---------- INFORMATION GIVEN ----------

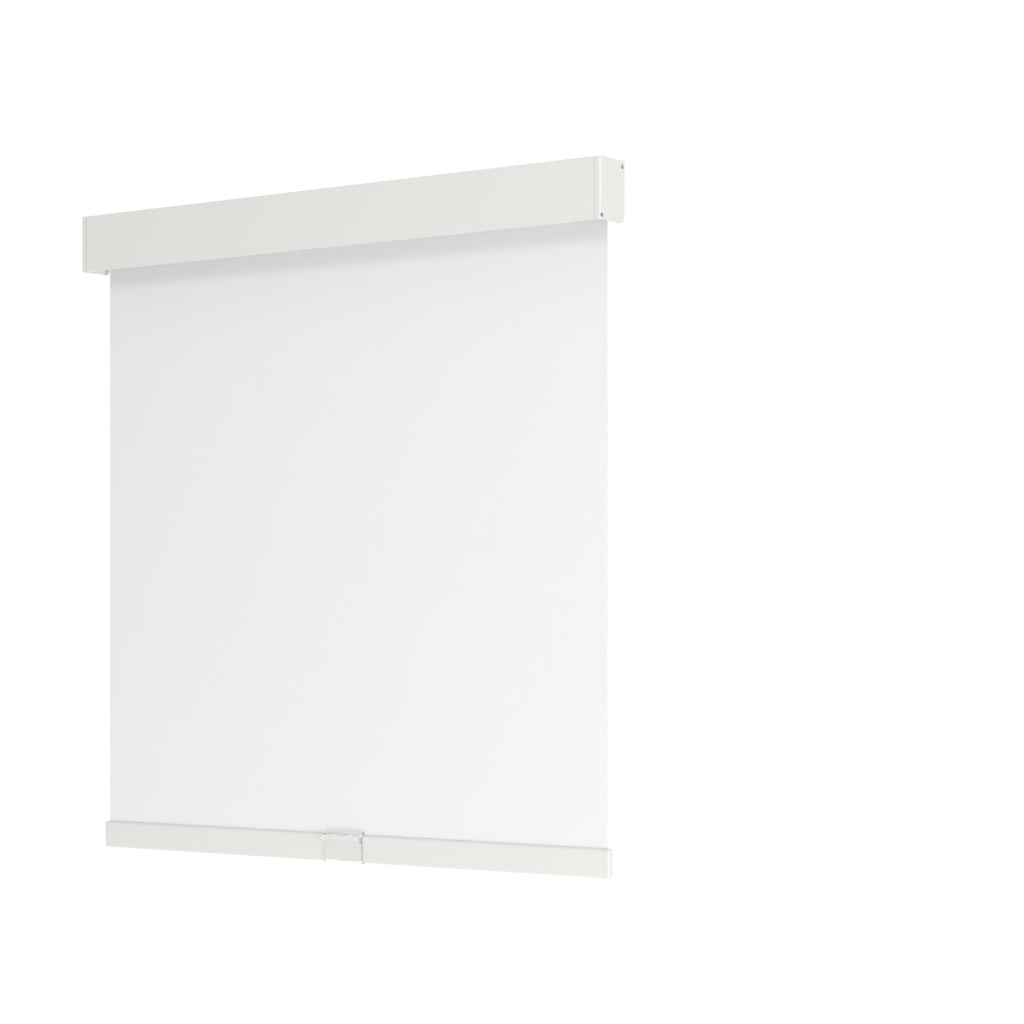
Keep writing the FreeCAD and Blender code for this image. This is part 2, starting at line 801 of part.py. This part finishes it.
def finger_pull():
    """Clip on the rail: hook over its top, front plate with a rounded ledge, barb in its foot slot."""
    x0 = pull_offset - pull_width / 2
    x1 = pull_offset + pull_width / 2
    back = rail_front - pull_clearance
    front = back - pull_wall
    top = rail_top + pull_rise
    over_rail = rail_top + pull_clearance
    under_rail = rail_bottom - pull_clearance
    bottom = under_rail - pull_lip
    hook_end = fabric_depth - fabric_thickness / 2 - fabric_clearance
    barb_front = fabric_depth - rail_foot_slot / 2 + pull_barb_gap
    barb_back = fabric_depth + rail_foot_slot / 2 - pull_barb_gap
    barb_top = rail_bottom + rail_wall + pull_barb_rise
    ledge_top = top - pull_ledge_drop
    ledge_bottom = ledge_top - pull_ledge_height
    nose = front - pull_ledge_reach
    return profile(
        x0,
        x1,
        [
            (front, top, pull_edge_round),
            (hook_end, top, pull_edge_round),
            (hook_end, over_rail, pull_inner_round),
            (back, over_rail, rail_top_round + pull_clearance),
            (back, under_rail, rail_bottom_round + pull_clearance),
            (barb_front, under_rail, pull_inner_round),
            (barb_front, barb_top, pull_inner_round),
            (barb_back, barb_top, pull_inner_round),
            (barb_back, bottom, pull_edge_round),
            (front, bottom, pull_edge_round),
            (front, ledge_bottom - pull_ledge_nose, pull_ledge_nose),
            (nose, ledge_bottom, pull_ledge_underside),
            (nose, ledge_top, pull_ledge_nose),
            (front, ledge_top, pull_ledge_root),
        ],
    )


nodes = {
    "headrail_cover": headrail_cover(),
    "left_end_cap": mirrored(right_end_cap()),
    "right_end_cap": right_end_cap(),
    "end_cap_screws": end_cap_screws(),
    "drive_plate": drive_plate(),
    "idle_plate": idle_plate(),
    "roller_tube": roller_tube(),
    "tube_spline": tube_spline(),
    "wound_fabric": wound_fabric(),
    "hanging_fabric": hanging_fabric(),
    "tube_crown": tube_crown(),
    "spring_head": spring_head(),
    "spring_shaft": spring_shaft(),
    "shaft_clip": shaft_clip(),
    "drive_carrier": drive_carrier(),
    "lift_spring": lift_spring(),
    "idle_plug": idle_plug(),
    "idle_pin": idle_pin(),
    "idle_pin_spring": idle_pin_spring(),
    "bottom_rail": bottom_rail(),
    "rail_spline": rail_spline(),
    "right_rail_cap": right_rail_cap(),
    "left_rail_cap": mirrored(right_rail_cap()),
    "finger_pull": finger_pull(),
}
bracket_places = {"left": -bracket_spacing / 2, "right": bracket_spacing / 2}
for side, x in bracket_places.items():
    nodes[side + "_mounting_bracket"] = mounting_bracket(x)
    nodes[side + "_lock_lever"] = lock_lever(x)
nodes["lever_washers"] = Part.makeCompound([lever_washer(x) for x in bracket_places.values()])
nodes["lever_rivets"] = Part.makeCompound([lever_rivet(x) for x in bracket_places.values()])

os.makedirs("parts", exist_ok=True)
for name, shape in nodes.items():
    shape.exportStep("parts/" + name + ".step")
    print(name, len(shape.Solids), "solids, valid", shape.isValid(), "volume", round(shape.Volume, 1))
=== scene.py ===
import bmesh
import bpy
import json
import math
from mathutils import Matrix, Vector

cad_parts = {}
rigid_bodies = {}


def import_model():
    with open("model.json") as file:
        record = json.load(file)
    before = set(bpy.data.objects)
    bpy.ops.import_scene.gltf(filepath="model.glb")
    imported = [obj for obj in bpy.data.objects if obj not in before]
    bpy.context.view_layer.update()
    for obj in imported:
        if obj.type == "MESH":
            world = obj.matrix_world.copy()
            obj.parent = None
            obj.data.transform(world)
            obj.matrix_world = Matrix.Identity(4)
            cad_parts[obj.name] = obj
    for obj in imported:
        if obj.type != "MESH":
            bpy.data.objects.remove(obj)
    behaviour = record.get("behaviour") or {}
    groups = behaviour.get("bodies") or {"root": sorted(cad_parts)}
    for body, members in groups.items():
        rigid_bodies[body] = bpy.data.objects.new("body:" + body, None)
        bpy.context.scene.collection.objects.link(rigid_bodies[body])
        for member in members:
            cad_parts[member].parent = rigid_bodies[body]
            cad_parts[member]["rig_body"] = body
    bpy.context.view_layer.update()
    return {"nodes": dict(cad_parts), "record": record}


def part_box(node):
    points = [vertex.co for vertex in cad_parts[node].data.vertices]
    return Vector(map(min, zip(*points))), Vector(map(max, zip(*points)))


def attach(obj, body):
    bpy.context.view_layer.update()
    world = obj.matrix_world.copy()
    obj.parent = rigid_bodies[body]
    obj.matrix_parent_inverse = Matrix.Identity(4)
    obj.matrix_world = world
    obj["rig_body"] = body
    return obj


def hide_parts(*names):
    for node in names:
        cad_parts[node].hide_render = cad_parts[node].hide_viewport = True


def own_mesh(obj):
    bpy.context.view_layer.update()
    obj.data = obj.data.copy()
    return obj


# Looks of a cordless roller shade, built round its solids. Metres, in the solids' frame:
# X along the shade, -Y to the room, +Z up, origin on the brackets' top face.

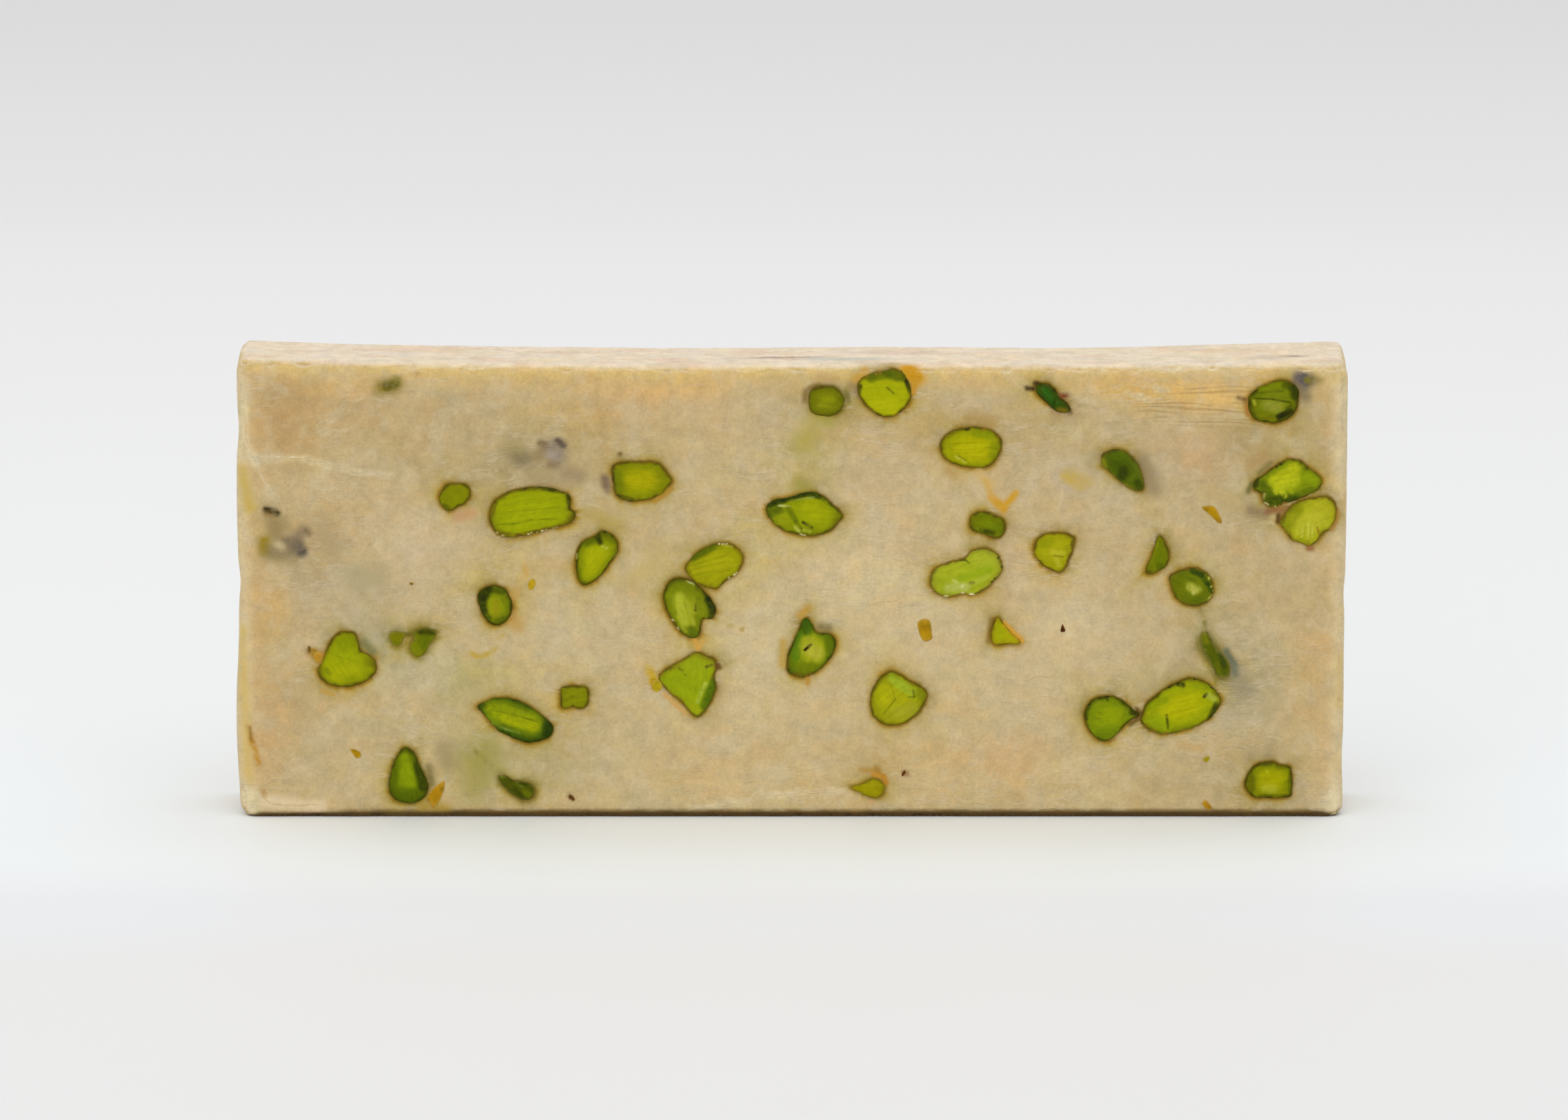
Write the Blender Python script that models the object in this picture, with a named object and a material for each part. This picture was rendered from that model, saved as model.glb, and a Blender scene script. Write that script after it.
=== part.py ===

----------

» **EXERCISE OBJECTIVE**: In the records above, collect each line with "copy".

» **OUTPUT OF THE EXERCISE**:
            world = obj.matrix_world.copy()
    world = obj.matrix_world.copy()
    obj.data = obj.data.copy()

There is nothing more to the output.